Can I use table salt or water softener salt to make saltwater?

No. Never use table salt, kosher salt, water softener salt, or aquarium "tonic" salt to make a marine mix. Real seawater contains dozens of elements, including calcium, magnesium, carbonates, and trace minerals that corals and invertebrates need, and table salt has almost none of them. Many table salts also include anti-caking agents and iodide that can harm livestock. Always buy a proper synthetic marine salt mix made for reef or saltwater aquariums.

How long should I mix and age new saltwater before using it?

Add the salt to RODI water (never the reverse), then run a powerhead and an airstone to circulate and oxygenate it. Most mixes dissolve clear within an hour, but plan on aerating and mixing for 12 to 24 hours before use. This lets the chemistry stabilize, off-gasses excess CO2, and brings pH and temperature in line with your display tank. Always confirm salinity with a refractometer and match the temperature before adding the new water.

Why do I need RODI water instead of tap water?

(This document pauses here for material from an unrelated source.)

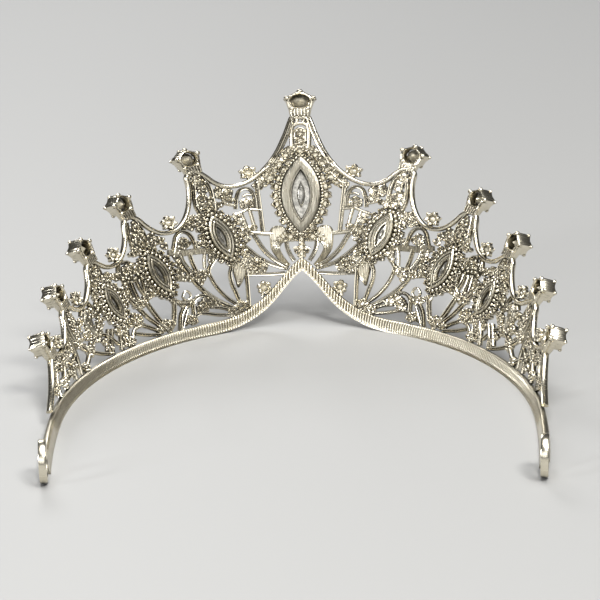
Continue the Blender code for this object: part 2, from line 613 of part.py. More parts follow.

Tap water carries chlorine, chloramine, phosphates, nitrates, copper, and silicates that fuel algae and can poison invertebrates. A reverse osmosis deionization (RODI) filter strips these out and gives you a clean zero-TDS base, so the only minerals in your tank are the ones from your salt mix. Starting with RODI water is one of the biggest factors in avoiding nuisance algae and keeping a reef stable. Aim for a TDS reading of 0 ppm from your RODI unit.

How much salt does it take to make saltwater?

As a planning rule, most synthetic marine salt mixes need about half a pound (roughly half a cup) per US gallon to reach a reef salinity near 35 ppt or specific gravity 1.026. A 50-gallon batch is therefore around 25 pounds of salt. Exact amounts vary by brand and by your target salinity, so this calculator scales the estimate to your numbers. Always add salt gradually, mix, then confirm and fine-tune to your refractometer.